A college has terminated its contract with the controversial Saudi Arabian Colleges of Excellence programme due to “on-going delays” in receiving payments resulting in an alleged £500,000 debt.

Dudley College, rated ‘outstanding’ by Ofsted, began work with the Saudi government in 2011 and has taken part in various ventures in the country over the last eight years.

Most recently the college has delivered Capacity Building Contracts in Hafr Al-Batin Girls College from September 2017, which was due to conclude in 2020, as part of its work with Saudi’s Colleges of Excellence scheme.

But Dudley felt it had “no choice but to terminate this contract” after repeated failures by the programme to pay the college.

Speaking candidly about the decision, principal Lowell Williams said: “Despite the invaluable support provided by the UK’s Ambassador to the Kingdom and the Department for Trade and Industry, contractual payments remain in arrears to the value of £0.5 million.

“The position we find ourselves in is very frustrating. We believe we have been making a real difference to the lives of young women in the Kingdom.

“Whilst we understand that governmental issues in Saudi might have contributed to delays in payments, unfortunately as a result CoE have breached their contract with us.”

He added that it would “not be appropriate” for Dudley to use UK public funds to “sustain the cash flow of the project in Hafr Al-Batin Girls College”.

Colleges of Excellence was founded in 2013 to boost technical and vocational education and training in Saudi Arabia through partnerships with international providers.

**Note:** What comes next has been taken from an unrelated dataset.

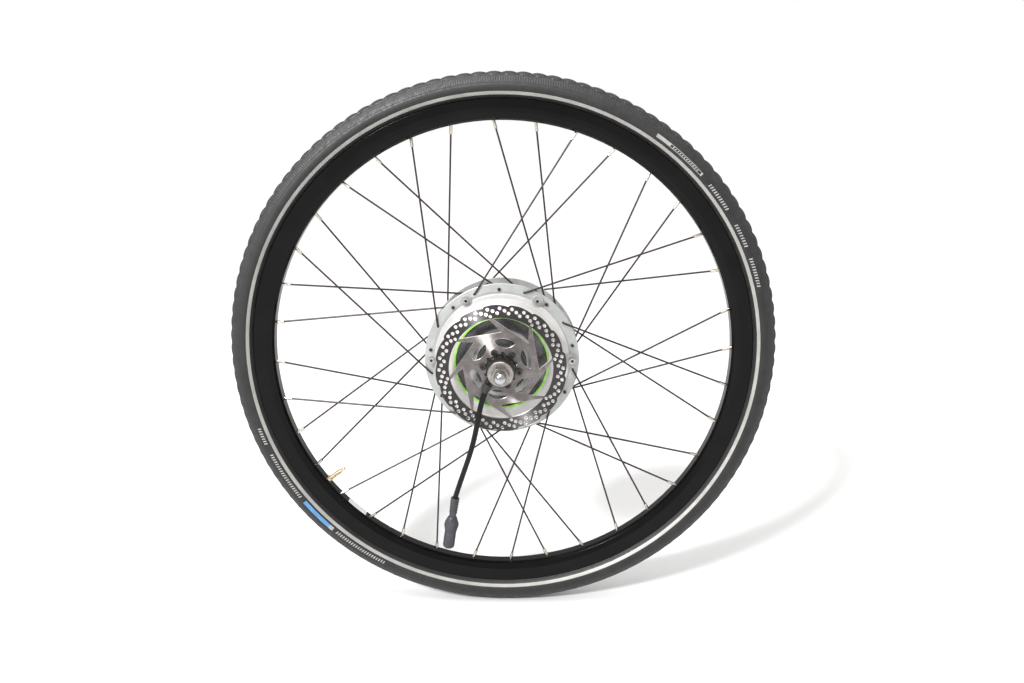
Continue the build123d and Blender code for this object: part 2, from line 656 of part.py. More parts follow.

But a number of providers dropped out of the programme early on as challenges with operating in the region became apparent.

An FE Week investigation in 2016 uncovered grave financial problems at some of the colleges taking part.

Lincoln College and the Hertfordshire Vocational Education Consortium won huge contracts from the CoE programme of around £250 million each in 2014. But both experienced significant losses associated with these contract in their accounts for the following year.

Mr Williams said today that Dudley’s “primary concern in reaching this decision is to protect the interests of our UK learners and to ensure they are not disadvantaged in any way”.

“We have always made it clear our international activity must be self-sustaining,” he explained.

“We would not continue to trade at risk with any other partner if there were significant contractual arrears.

“Since we began our work in Saudi Arabia we have generated an income of just over £3 million which has delivered a surplus in the region of £0.5 million.

“In the unlikely event that we are unable to recover the outstanding contracted sums, the college’s overall Saudi operations will have delivered a break even performance.”

Mr Williams said his college remains “fully committed” to its “other flagship international projects, particularly our work in India with the UK India Education Research Initiative and our British Council funded projects in South Africa and Pakistan”.

Dudley’s decision to terminate its Saudi contract because of unpaid debts comes a week after FE Week revealed that Highbury College called in the lawyers to recover a long-running £1.4 million debt held up in Nigeria, after a technical education project in the country went pear-shaped.

Colleges were warned off overseas ventures in 2016 following the collapse of AoC India, which fell just four years after launching when 25 UK college members quit.